2. The collapsible container of claim 1, in which

a. said inner and outer container portions are fabricated from heat sealable plastic sheet material; and

b. said fastening means are welds.

3. A collapsible container as recited in claim 1, in which

a. each of said extension means projects vertically beyond the edges of said liner walls and is substantially equal in height to the height of said outer walls.

4. A collapsible container as recited in claim 1, including

a. beam forming portions included at free edge portions of said inner closing flaps;

b. said beam forming portions including score lines defining four consecutively articulated panels which when folded upon themselves form a beam-like member of substantially square cross-section, and

c. each of said spacer flaps has a plurality of cutouts forming locking tabs for receiving and retaining a folded free edge of said spacer flap in beam forming relation.

5. A collapsible container as recited in claim 4, in which

a. the beam-like members formed by said beam forming portions are abutted in face-to-face relation.

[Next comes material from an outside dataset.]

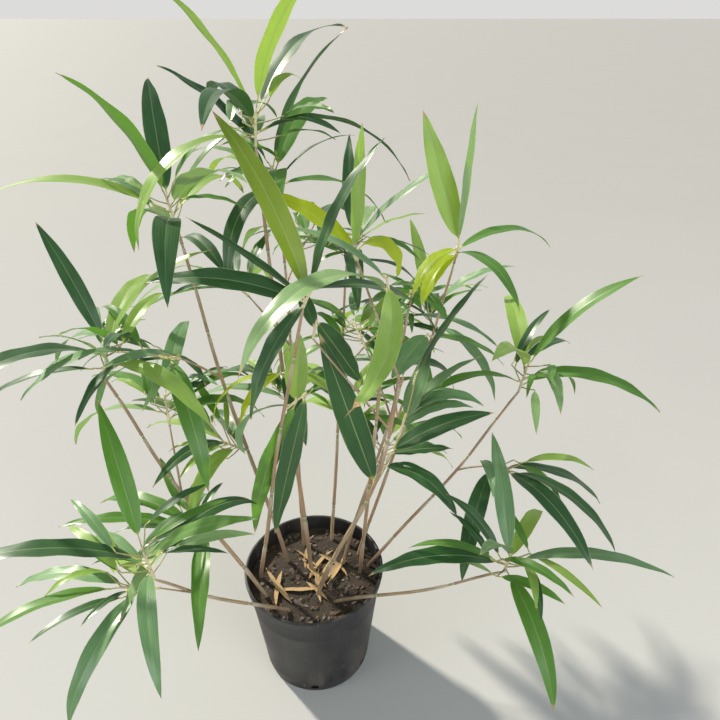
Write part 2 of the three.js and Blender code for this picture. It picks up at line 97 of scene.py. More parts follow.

6. In a collapsible container for storing and shipping articles having an outer portion of consecutively hinged outer side walls and end walls, each of said walls having top and bottom closing flaps; an improved closed inner container including

a. a liner portion comprising four separate inner walls having top and bottom closing flaps hinged thereto; and

b. connecting means articulated to each of said four inner walls simultaneously joining adjacent ends of said four walls permanently integrating said liner to said outer side walls;

c. said connecting means including spacing means maintaining a predetermined spaced relationship between said inner and outer walls;

d. each of said connecting means extends vertically beyond the upper and lower edges of said inner walls and laterally beyond the side edges of said inner walls.